- Born: May 4, 1963 Honolulu, Hawaii, United States
- Died: April 6, 2010 (aged 46) Vancouver, Washington, United States
- Genres: Hard rock, glam metal
- Instrument(s): Bass guitar, vocals
- Years active: 1986–2010
- Labels: MCA
- Formerly of: Pretty Boy Floyd, Rattlin' Bones

= Vinnie Chas =

American musical artist (1963–2010)

Vincent Charles Pusateri (May 4, 1963 – April 6, 2010), best known by his stage name Vinnie Chas, was an American musician. Born in Honolulu, Hawaii, he moved to Washington State as a child and while growing up there, he went to Bethel High School and was in several bands with childhood friend Jerry Cantrell, including SINISTER and RAZE. In 1987, Chas joined Hollywood-based hard rock band Pretty Boy Floyd as their bassist.

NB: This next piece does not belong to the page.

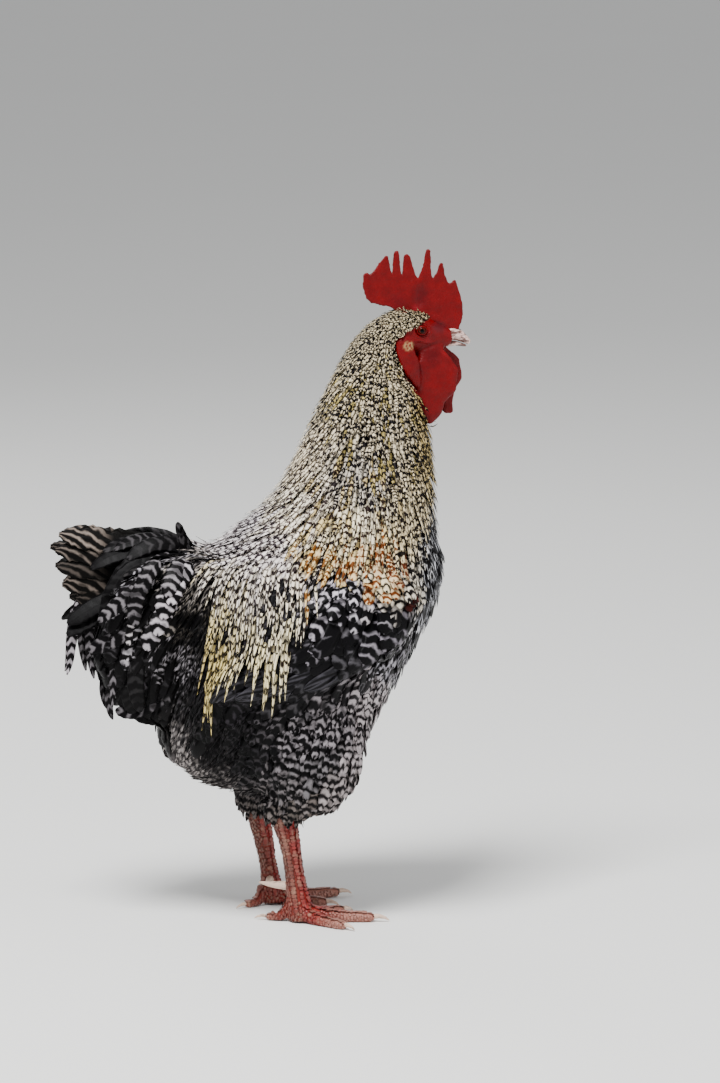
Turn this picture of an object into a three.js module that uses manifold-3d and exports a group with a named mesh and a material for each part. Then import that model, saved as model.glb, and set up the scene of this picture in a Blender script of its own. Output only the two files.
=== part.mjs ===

He died of heart failure on April 6, 2010, in Vancouver, Washington, and is buried in Spanaway, Washington.

==Discography==

===With Pretty Boy Floyd===
- Leather Boyz With Electric Toyz - (1989)
- The Vault - (2002)
- Tonight Belongs to the Young Remastered demos - (2003)
- The Demos Collection - (2003)
- The Vault 2 - (2003)
- Dirty Glam - (2004)
- The Greatest Collection - The Ultimate Pretty Boy Floyd - (2004)

===With Rattlin' Bones===
- Rattlin' Bones (1995)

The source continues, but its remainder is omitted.